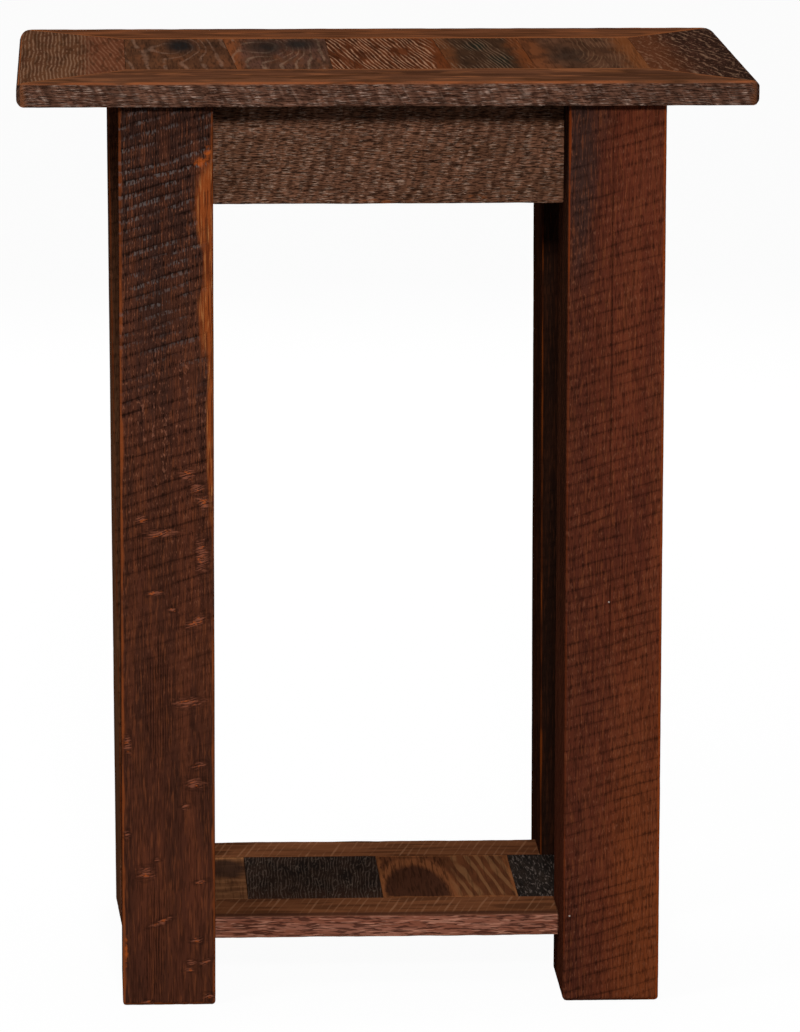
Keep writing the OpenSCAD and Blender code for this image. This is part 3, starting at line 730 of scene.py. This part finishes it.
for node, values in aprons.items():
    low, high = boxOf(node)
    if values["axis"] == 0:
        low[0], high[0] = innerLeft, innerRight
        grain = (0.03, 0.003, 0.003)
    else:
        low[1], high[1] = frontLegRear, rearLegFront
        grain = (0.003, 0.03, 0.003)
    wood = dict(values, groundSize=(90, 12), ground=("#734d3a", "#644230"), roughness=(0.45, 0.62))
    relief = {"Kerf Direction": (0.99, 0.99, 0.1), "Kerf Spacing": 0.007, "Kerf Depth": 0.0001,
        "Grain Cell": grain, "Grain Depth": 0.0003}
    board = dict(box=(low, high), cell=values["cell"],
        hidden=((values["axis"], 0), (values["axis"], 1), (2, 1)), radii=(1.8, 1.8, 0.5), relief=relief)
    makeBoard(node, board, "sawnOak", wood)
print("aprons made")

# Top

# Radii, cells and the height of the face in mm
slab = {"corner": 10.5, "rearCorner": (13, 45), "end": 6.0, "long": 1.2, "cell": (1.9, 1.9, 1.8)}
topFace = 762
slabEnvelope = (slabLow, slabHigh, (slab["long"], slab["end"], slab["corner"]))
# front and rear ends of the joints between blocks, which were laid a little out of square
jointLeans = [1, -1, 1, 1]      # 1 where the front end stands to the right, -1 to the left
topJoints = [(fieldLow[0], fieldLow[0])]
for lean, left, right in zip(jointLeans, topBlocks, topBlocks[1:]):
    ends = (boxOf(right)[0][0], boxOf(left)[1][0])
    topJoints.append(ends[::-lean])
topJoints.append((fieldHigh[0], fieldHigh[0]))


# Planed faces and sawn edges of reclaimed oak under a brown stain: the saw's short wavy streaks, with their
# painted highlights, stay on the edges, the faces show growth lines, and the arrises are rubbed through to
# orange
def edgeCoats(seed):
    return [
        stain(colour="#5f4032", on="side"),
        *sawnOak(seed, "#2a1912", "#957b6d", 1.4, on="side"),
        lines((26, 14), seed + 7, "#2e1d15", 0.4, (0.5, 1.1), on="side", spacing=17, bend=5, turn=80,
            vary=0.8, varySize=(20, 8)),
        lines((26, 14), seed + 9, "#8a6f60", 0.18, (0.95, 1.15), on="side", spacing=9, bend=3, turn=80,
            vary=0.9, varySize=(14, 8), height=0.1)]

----

▶ _EXERCISE DETAILS_
Take the data above and return it exactly.

▶ _SOLVED EXERCISE_
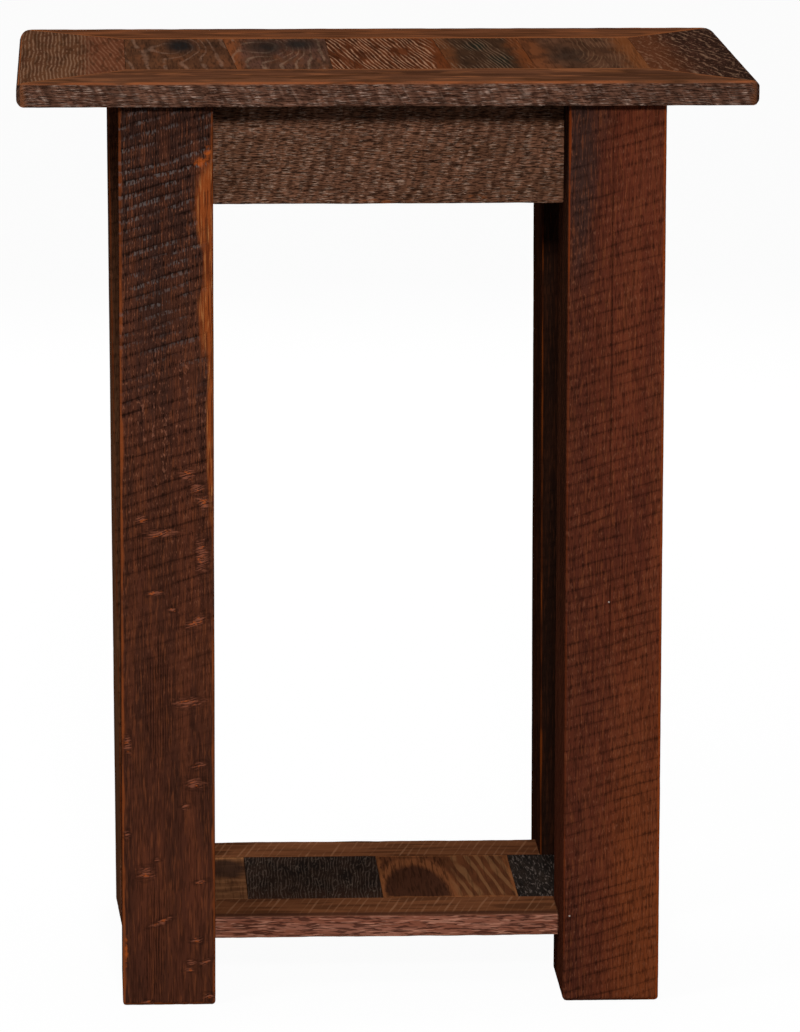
Keep writing the OpenSCAD and Blender code for this image. This is part 3, starting at line 730 of scene.py. This part finishes it.
for node, values in aprons.items():
    low, high = boxOf(node)
    if values["axis"] == 0:
        low[0], high[0] = innerLeft, innerRight
        grain = (0.03, 0.003, 0.003)
    else:
        low[1], high[1] = frontLegRear, rearLegFront
        grain = (0.003, 0.03, 0.003)
    wood = dict(values, groundSize=(90, 12), ground=("#734d3a", "#644230"), roughness=(0.45, 0.62))
    relief = {"Kerf Direction": (0.99, 0.99, 0.1), "Kerf Spacing": 0.007, "Kerf Depth": 0.0001,
        "Grain Cell": grain, "Grain Depth": 0.0003}
    board = dict(box=(low, high), cell=values["cell"],
        hidden=((values["axis"], 0), (values["axis"], 1), (2, 1)), radii=(1.8, 1.8, 0.5), relief=relief)
    makeBoard(node, board, "sawnOak", wood)
print("aprons made")

# Top

# Radii, cells and the height of the face in mm
slab = {"corner": 10.5, "rearCorner": (13, 45), "end": 6.0, "long": 1.2, "cell": (1.9, 1.9, 1.8)}
topFace = 762
slabEnvelope = (slabLow, slabHigh, (slab["long"], slab["end"], slab["corner"]))
# front and rear ends of the joints between blocks, which were laid a little out of square
jointLeans = [1, -1, 1, 1]      # 1 where the front end stands to the right, -1 to the left
topJoints = [(fieldLow[0], fieldLow[0])]
for lean, left, right in zip(jointLeans, topBlocks, topBlocks[1:]):
    ends = (boxOf(right)[0][0], boxOf(left)[1][0])
    topJoints.append(ends[::-lean])
topJoints.append((fieldHigh[0], fieldHigh[0]))


# Planed faces and sawn edges of reclaimed oak under a brown stain: the saw's short wavy streaks, with their
# painted highlights, stay on the edges, the faces show growth lines, and the arrises are rubbed through to
# orange
def edgeCoats(seed):
    return [
        stain(colour="#5f4032", on="side"),
        *sawnOak(seed, "#2a1912", "#957b6d", 1.4, on="side"),
        lines((26, 14), seed + 7, "#2e1d15", 0.4, (0.5, 1.1), on="side", spacing=17, bend=5, turn=80,
            vary=0.8, varySize=(20, 8)),
        lines((26, 14), seed + 9, "#8a6f60", 0.18, (0.95, 1.15), on="side", spacing=9, bend=3, turn=80,
            vary=0.9, varySize=(14, 8), height=0.1)]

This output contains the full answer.